German Chancellor Angela Merkel said Monday it is not clear whether EU member states would reach an agreement on a COVID-19 recovery fund and multi-year budget at a summit this week, given that differences remain.
The leaders of EU member nations are scheduled to gather in person on Friday and Saturday to work out a compromise on a multibillion-dollar stimulus package proposed by Germany and France. The debate has been linked to a discussion on the 27-country bloc's long-term budget.
Merkel spoke to reporters alongside visiting Italian Prime Minister Giuseppe Conte at Meseberg Castle — the German government's guest house, north of Berlin, where the two held talks. She said positions are still too far apart to make any predictions about how the negotiations will proceed.

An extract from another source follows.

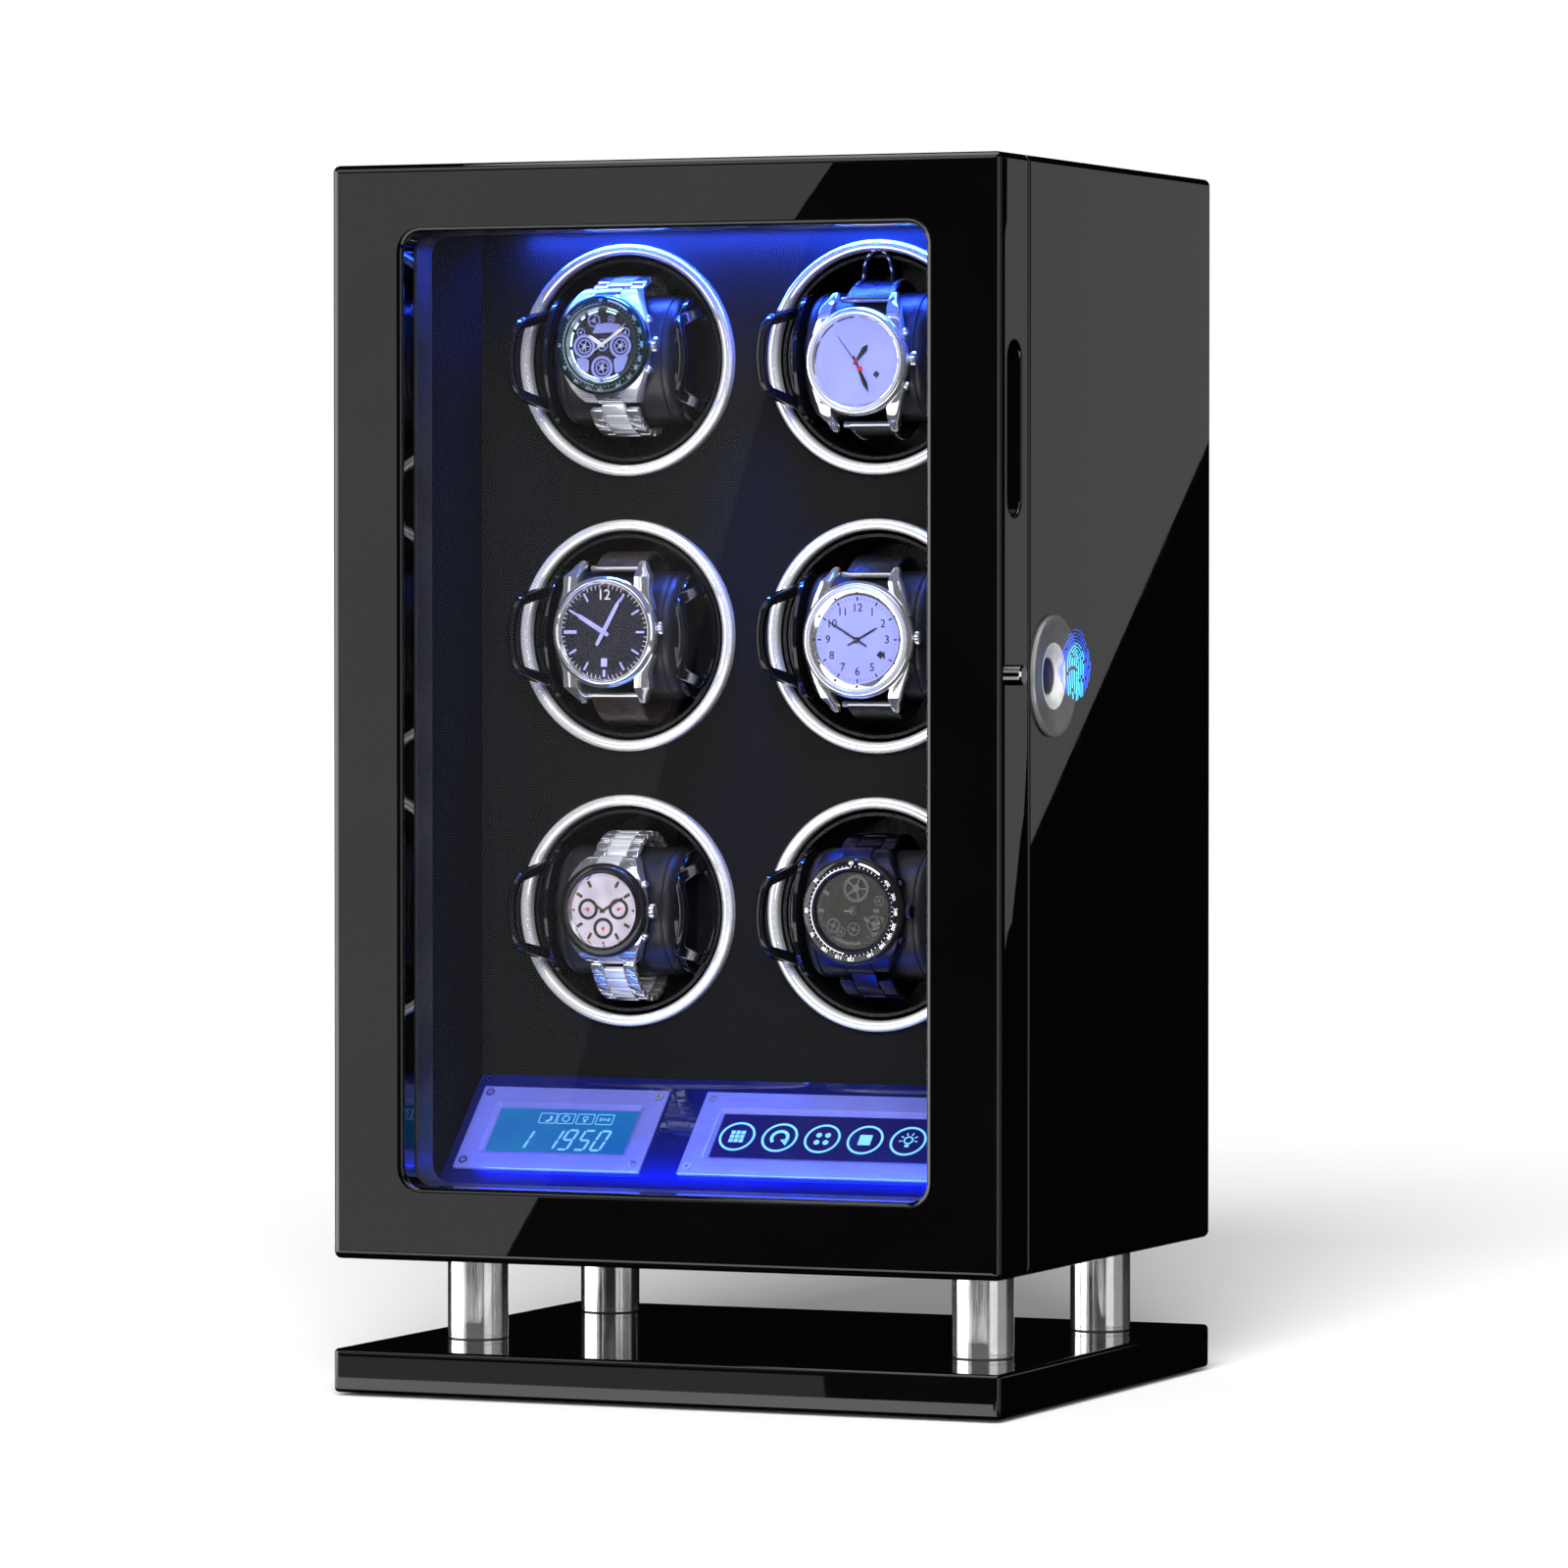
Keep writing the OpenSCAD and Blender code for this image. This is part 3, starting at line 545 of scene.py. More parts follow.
CAD_LOOKS = {
    "back": ["back_panel"],
    "screw": ["panel_screws", "post_bolts", "hinge_pins", "strike_plate"],
    "channel": ["led_light_bars"],
    "diffuser": ["led_diffusers"],
    "felt": ["base_pads"],
    "chassis": ["drive_chassis"],
    "motor": ["gear_motors", "latch_body"],
    "pcb": ["circuit_board"],
    "plastic": ["dc_jack"],
    "chrome": ["latch_bolt", "release_button"],
    "brass": ["cabinet_hinge_leaves", "door_hinge_leaves"],
    "velvet": ["chamber_liner"],
    "suede": ["rotor_panel"],
    "board": ["control_board"],
    "sensor": ["fingerprint_sensor"],
    "gear": [f"drive_pinion_{row}" for row in ("top", "middle", "bottom")],
    "rotor": [f"rotor_cup_{i}" for i in range(1, 7)],
}
for look, nodes in CAD_LOOKS.items():
    for node in nodes:
        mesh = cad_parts[node].data
        mesh.materials.clear()
        mesh.materials.append(M[look])


# ------------------------------------------------------------------ lacquered cabinet, door and plinth

def arc(steps):
    return [math.pi / 2 * i / steps for i in range(steps + 1)]


def rect_loop(x, z0, z1, r, y, n=5):
    return [(p[0], y, p[1]) for p in round_rect(2 * x, z1 - z0, r, n, 0, (z0 + z1) / 2)]


def hull_loops(x, z0, z1, corner, front, back, front_r, back_r):
    """Loops from the back edge to the front edge of a box with rounded edges."""
    loops = []
    for a in arc(4):
        d = back_r * (1 - math.sin(a))
        y = back - back_r * (1 - math.cos(a))
        loops.append(rect_loop(x - d, z0 + d, z1 - d, max(corner - d, 0.05), y))
    for a in arc(6):
        d = front_r * (1 - math.cos(a))
        y = front + front_r * (1 - math.sin(a))
        loops.append(rect_loop(x - d, z0 + d, z1 - d, max(corner - d, 0.05), y))
    return loops


def cut_box(lo, hi):
    w, d, h = hi[0] - lo[0], hi[1] - lo[1], hi[2] - lo[2]
    return loft([[(lo[0] + x * w, lo[1] + y * d, z) for x, y in ((0, 0), (1, 0), (1, 1), (0, 1))]
                 for z in (lo[2], lo[2] + h)])


def cut_tube(r, length, place, n=48):
    verts, faces = disc(r, 0, length, n)
    return [place @ v for v in verts], faces


HINGE_X, HINGE_Y = DOOR_LO.x - 1.5, (DOOR_HI.y + SHELL_LO.y) / 2
LEAF_LO, LEAF_HI = box_mm("cabinet_hinge_leaves")
HINGE_H = 44
HINGES = (LEAF_LO.z + HINGE_H / 2, LEAF_HI.z - HINGE_H / 2)
LATCH_LO, LATCH_HI = box_mm("latch_body")
LOCK = middle("lock_escutcheon")
BUTTON = middle("release_button")


def hinge_pockets(y0, y1):
    cuts = []
    for z in HINGES:
        cuts.append(cut_tube(2.9, HINGE_H + 2, Matrix.Translation((HINGE_X, HINGE_Y, z - HINGE_H / 2 - 1))))
        low, high = z - HINGE_H / 2 - 0.1, z + HINGE_H / 2 + 0.1
        cuts.append(cut_box((HINGE_X + 1.5, y0, low), (LEAF_HI.x + 0.1, y1, high)))
    return cuts


def make_cabinet():
    wall = 18
    x = SHELL_HI.x
    z0, z1 = SHELL_LO.z, SHELL_HI.z
    loops = hull_loops(x, z0, z1, 2.5, SHELL_LO.y, SHELL_HI.y, 1.2, 2.0)
    cave = (x - wall, z0 + wall, z1 - wall)
    for y in (SHELL_LO.y, SHELL_HI.y - 4.4):
        loops.append(rect_loop(*cave, 0.4, y))
    for y in (SHELL_HI.y - 4.4, SHELL_HI.y):
        loops.append(rect_loop(cave[0] + 6, cave[1] - 6, cave[2] + 6, 0.4, y))
    top = cave[2]
    led_channel = cut_box((-96, -38, top - 0.5), (96, -28, top + 5.4))
    latch_case = cut_box((LATCH_LO.x + 0.8, SHELL_LO.y - 1, LATCH_LO.z + 7.8),
                         (LATCH_HI.x - 0.8, LATCH_HI.y + 0.4, LATCH_HI.z - 7.8))
    latch_plate = cut_box((LATCH_LO.x - 0.2, SHELL_LO.y - 1, LATCH_LO.z - 0.2),
                          (LATCH_HI.x + 0.2, SHELL_LO.y + 1.4, LATCH_HI.z + 0.2))
    lock_bore = cut_tube(11, 20, to_right(x - 9, LOCK.y, LOCK.z))
    cuts = [led_channel, latch_case, latch_plate, lock_bore] + hinge_pockets(SHELL_LO.y - 1, SHELL_LO.y + 1.2)
    carved(Shape().add(loft(loops, closed=True)), "cabinet_body", cuts, "root", "cabinet_shell")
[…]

Merkel said what is important is the scope of the agreement.
"What we want now, the recovery fund or the next generation EU program, it has to be staggering, something special. Because the task at hand is huge, and therefore the answer has to be big as well," she said.
Italian news reports quoted Conte as saying the EU should offer "solutions, not illusions and fears."
Much of the stimulus money would go to help countries that were hardest hit by the coronavirus, which causes the COVID-19 disease, and its economic impacts, such as Italy and Spain. Some fiscally conservative EU countries oppose the French-German plan because it would entail borrowing by the bloc as a whole for the first time.